YOUR INSTRUCTIONS:
Can you reproduce the data beneath, keeping every line exact?

##### DATA SUPPLIED #####

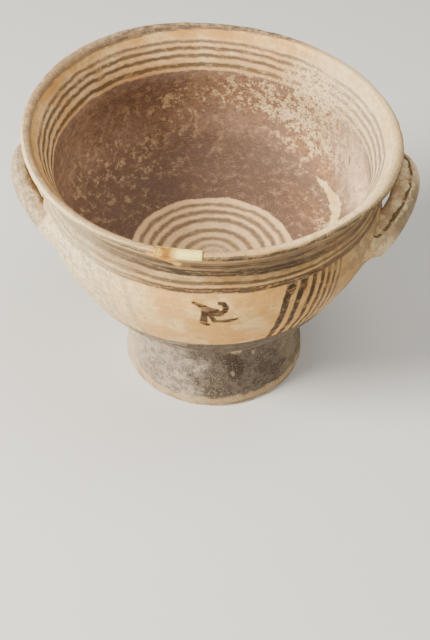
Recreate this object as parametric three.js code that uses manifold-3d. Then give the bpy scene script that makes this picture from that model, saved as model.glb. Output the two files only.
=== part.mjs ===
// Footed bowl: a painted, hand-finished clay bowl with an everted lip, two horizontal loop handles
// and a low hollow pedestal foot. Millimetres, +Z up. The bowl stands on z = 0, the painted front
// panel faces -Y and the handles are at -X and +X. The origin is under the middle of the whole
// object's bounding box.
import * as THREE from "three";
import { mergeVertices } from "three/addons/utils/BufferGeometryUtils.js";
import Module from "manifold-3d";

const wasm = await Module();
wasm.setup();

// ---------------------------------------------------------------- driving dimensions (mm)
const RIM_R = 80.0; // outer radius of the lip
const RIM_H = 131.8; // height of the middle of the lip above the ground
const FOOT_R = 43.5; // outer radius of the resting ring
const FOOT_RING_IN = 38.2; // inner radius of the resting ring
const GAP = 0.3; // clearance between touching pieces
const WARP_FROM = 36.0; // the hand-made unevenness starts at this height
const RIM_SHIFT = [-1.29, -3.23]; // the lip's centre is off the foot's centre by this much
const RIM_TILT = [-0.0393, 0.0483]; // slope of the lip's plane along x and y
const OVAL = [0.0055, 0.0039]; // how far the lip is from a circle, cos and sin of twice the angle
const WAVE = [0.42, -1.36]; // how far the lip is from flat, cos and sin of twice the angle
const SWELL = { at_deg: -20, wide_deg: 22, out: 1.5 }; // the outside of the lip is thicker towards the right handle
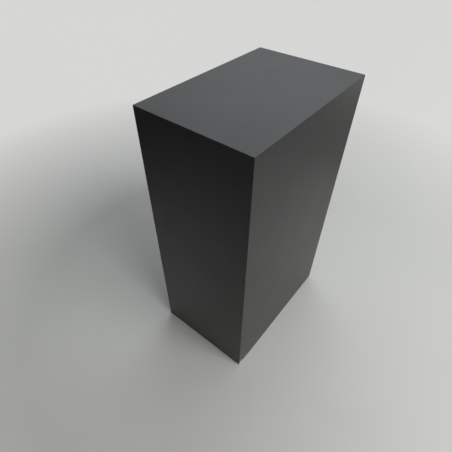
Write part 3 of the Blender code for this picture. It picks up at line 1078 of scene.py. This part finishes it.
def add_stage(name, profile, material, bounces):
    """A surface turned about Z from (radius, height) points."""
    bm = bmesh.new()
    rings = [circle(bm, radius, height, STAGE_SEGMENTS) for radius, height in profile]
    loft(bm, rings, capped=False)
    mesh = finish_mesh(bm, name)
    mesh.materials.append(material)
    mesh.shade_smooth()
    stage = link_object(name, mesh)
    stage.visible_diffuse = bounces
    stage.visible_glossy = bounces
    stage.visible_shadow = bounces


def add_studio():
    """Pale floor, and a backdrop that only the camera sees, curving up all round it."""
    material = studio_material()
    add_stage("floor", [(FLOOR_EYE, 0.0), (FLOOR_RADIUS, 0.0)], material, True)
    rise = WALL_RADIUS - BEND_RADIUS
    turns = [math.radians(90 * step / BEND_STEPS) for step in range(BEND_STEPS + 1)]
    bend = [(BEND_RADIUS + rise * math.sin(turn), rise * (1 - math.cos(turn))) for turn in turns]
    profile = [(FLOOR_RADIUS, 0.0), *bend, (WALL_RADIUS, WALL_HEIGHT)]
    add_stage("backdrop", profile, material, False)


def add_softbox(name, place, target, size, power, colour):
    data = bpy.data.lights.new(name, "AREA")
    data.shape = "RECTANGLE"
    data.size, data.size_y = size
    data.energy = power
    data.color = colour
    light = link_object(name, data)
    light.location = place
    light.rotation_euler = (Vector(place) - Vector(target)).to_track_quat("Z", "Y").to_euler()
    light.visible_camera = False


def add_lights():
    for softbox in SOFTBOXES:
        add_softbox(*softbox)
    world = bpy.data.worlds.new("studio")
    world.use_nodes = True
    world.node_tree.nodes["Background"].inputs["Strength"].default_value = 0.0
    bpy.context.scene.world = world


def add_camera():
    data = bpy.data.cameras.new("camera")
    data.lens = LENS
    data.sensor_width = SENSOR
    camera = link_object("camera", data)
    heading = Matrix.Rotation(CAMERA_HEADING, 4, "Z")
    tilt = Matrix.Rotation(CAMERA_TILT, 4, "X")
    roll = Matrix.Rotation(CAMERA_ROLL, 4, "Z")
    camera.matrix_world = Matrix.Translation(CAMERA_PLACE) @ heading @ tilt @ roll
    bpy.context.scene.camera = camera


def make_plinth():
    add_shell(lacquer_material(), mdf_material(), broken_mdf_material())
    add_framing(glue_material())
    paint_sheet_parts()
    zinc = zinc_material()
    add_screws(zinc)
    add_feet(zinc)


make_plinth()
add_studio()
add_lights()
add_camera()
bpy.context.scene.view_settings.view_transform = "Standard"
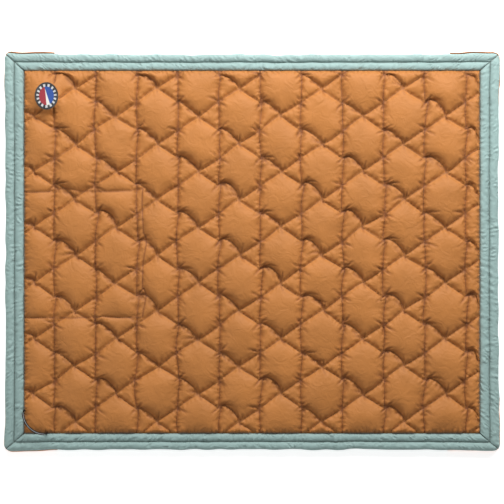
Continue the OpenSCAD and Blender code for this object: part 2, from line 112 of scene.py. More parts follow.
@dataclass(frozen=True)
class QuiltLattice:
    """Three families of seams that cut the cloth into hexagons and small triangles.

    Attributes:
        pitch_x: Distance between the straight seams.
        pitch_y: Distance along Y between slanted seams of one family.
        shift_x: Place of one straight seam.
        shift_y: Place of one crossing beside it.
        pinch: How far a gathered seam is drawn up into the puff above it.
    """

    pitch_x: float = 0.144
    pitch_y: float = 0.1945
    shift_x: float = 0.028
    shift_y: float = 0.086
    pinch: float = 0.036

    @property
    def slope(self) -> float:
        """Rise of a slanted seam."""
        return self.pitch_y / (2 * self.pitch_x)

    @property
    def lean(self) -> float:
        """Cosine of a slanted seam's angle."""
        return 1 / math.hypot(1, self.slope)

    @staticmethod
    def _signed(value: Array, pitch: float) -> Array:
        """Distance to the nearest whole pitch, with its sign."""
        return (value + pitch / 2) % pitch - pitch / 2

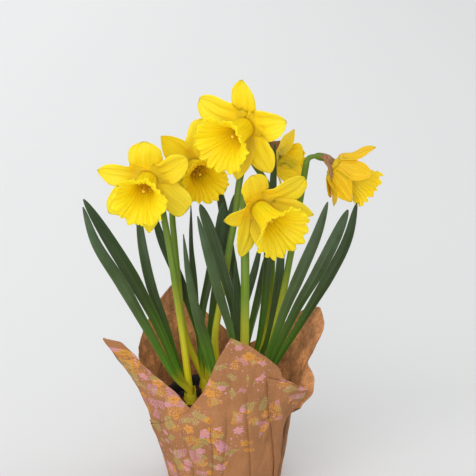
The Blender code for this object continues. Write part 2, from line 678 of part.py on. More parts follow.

#####

EXPECTED ANSWER:
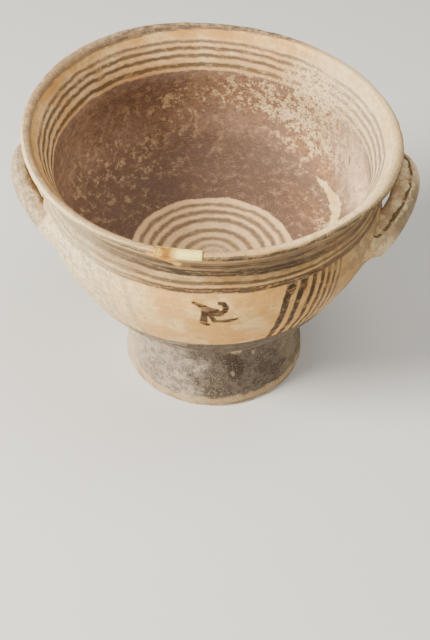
Recreate this object as parametric three.js code that uses manifold-3d. Then give the bpy scene script that makes this picture from that model, saved as model.glb. Output the two files only.
=== part.mjs ===
// Footed bowl: a painted, hand-finished clay bowl with an everted lip, two horizontal loop handles
// and a low hollow pedestal foot. Millimetres, +Z up. The bowl stands on z = 0, the painted front
// panel faces -Y and the handles are at -X and +X. The origin is under the middle of the whole
// object's bounding box.
import * as THREE from "three";
import { mergeVertices } from "three/addons/utils/BufferGeometryUtils.js";
import Module from "manifold-3d";

const wasm = await Module();
wasm.setup();

// ---------------------------------------------------------------- driving dimensions (mm)
const RIM_R = 80.0; // outer radius of the lip
const RIM_H = 131.8; // height of the middle of the lip above the ground
const FOOT_R = 43.5; // outer radius of the resting ring
const FOOT_RING_IN = 38.2; // inner radius of the resting ring
const GAP = 0.3; // clearance between touching pieces
const WARP_FROM = 36.0; // the hand-made unevenness starts at this height
const RIM_SHIFT = [-1.29, -3.23]; // the lip's centre is off the foot's centre by this much
const RIM_TILT = [-0.0393, 0.0483]; // slope of the lip's plane along x and y
const OVAL = [0.0055, 0.0039]; // how far the lip is from a circle, cos and sin of twice the angle
const WAVE = [0.42, -1.36]; // how far the lip is from flat, cos and sin of twice the angle
const SWELL = { at_deg: -20, wide_deg: 22, out: 1.5 }; // the outside of the lip is thicker towards the right handle
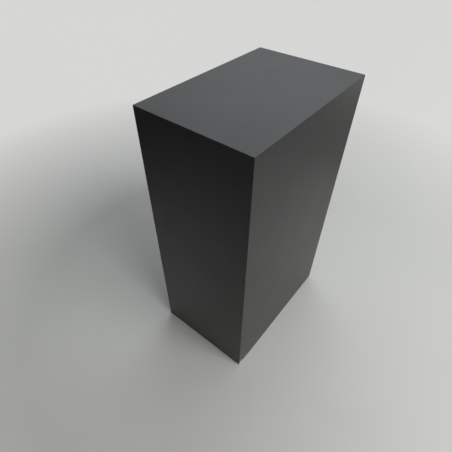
Write part 3 of the Blender code for this picture. It picks up at line 1078 of scene.py. This part finishes it.
def add_stage(name, profile, material, bounces):
    """A surface turned about Z from (radius, height) points."""
    bm = bmesh.new()
    rings = [circle(bm, radius, height, STAGE_SEGMENTS) for radius, height in profile]
    loft(bm, rings, capped=False)
    mesh = finish_mesh(bm, name)
    mesh.materials.append(material)
    mesh.shade_smooth()
    stage = link_object(name, mesh)
    stage.visible_diffuse = bounces
    stage.visible_glossy = bounces
    stage.visible_shadow = bounces


def add_studio():
    """Pale floor, and a backdrop that only the camera sees, curving up all round it."""
    material = studio_material()
    add_stage("floor", [(FLOOR_EYE, 0.0), (FLOOR_RADIUS, 0.0)], material, True)
    rise = WALL_RADIUS - BEND_RADIUS
    turns = [math.radians(90 * step / BEND_STEPS) for step in range(BEND_STEPS + 1)]
    bend = [(BEND_RADIUS + rise * math.sin(turn), rise * (1 - math.cos(turn))) for turn in turns]
    profile = [(FLOOR_RADIUS, 0.0), *bend, (WALL_RADIUS, WALL_HEIGHT)]
    add_stage("backdrop", profile, material, False)


def add_softbox(name, place, target, size, power, colour):
    data = bpy.data.lights.new(name, "AREA")
    data.shape = "RECTANGLE"
    data.size, data.size_y = size
    data.energy = power
    data.color = colour
    light = link_object(name, data)
    light.location = place
    light.rotation_euler = (Vector(place) - Vector(target)).to_track_quat("Z", "Y").to_euler()
    light.visible_camera = False


def add_lights():
    for softbox in SOFTBOXES:
        add_softbox(*softbox)
    world = bpy.data.worlds.new("studio")
    world.use_nodes = True
    world.node_tree.nodes["Background"].inputs["Strength"].default_value = 0.0
    bpy.context.scene.world = world


def add_camera():
    data = bpy.data.cameras.new("camera")
    data.lens = LENS
    data.sensor_width = SENSOR
    camera = link_object("camera", data)
    heading = Matrix.Rotation(CAMERA_HEADING, 4, "Z")
    tilt = Matrix.Rotation(CAMERA_TILT, 4, "X")
    roll = Matrix.Rotation(CAMERA_ROLL, 4, "Z")
    camera.matrix_world = Matrix.Translation(CAMERA_PLACE) @ heading @ tilt @ roll
    bpy.context.scene.camera = camera


def make_plinth():
    add_shell(lacquer_material(), mdf_material(), broken_mdf_material())
    add_framing(glue_material())
    paint_sheet_parts()
    zinc = zinc_material()
    add_screws(zinc)
    add_feet(zinc)


make_plinth()
add_studio()
add_lights()
add_camera()
bpy.context.scene.view_settings.view_transform = "Standard"
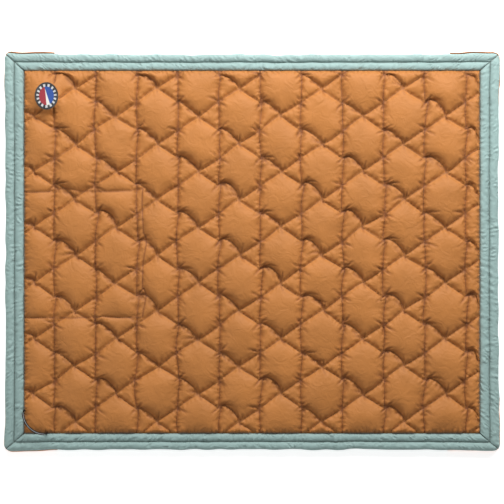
Continue the OpenSCAD and Blender code for this object: part 2, from line 112 of scene.py. More parts follow.
@dataclass(frozen=True)
class QuiltLattice:
    """Three families of seams that cut the cloth into hexagons and small triangles.

    Attributes:
        pitch_x: Distance between the straight seams.
        pitch_y: Distance along Y between slanted seams of one family.
        shift_x: Place of one straight seam.
        shift_y: Place of one crossing beside it.
        pinch: How far a gathered seam is drawn up into the puff above it.
    """

    pitch_x: float = 0.144
    pitch_y: float = 0.1945
    shift_x: float = 0.028
    shift_y: float = 0.086
    pinch: float = 0.036

    @property
    def slope(self) -> float:
        """Rise of a slanted seam."""
        return self.pitch_y / (2 * self.pitch_x)

    @property
    def lean(self) -> float:
        """Cosine of a slanted seam's angle."""
        return 1 / math.hypot(1, self.slope)

    @staticmethod
    def _signed(value: Array, pitch: float) -> Array:
        """Distance to the nearest whole pitch, with its sign."""
        return (value + pitch / 2) % pitch - pitch / 2

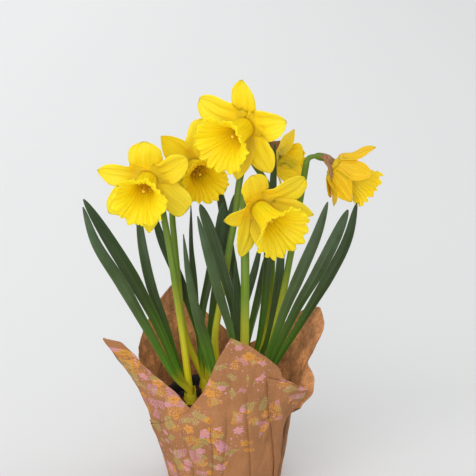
The Blender code for this object continues. Write part 2, from line 678 of part.py on. More parts follow.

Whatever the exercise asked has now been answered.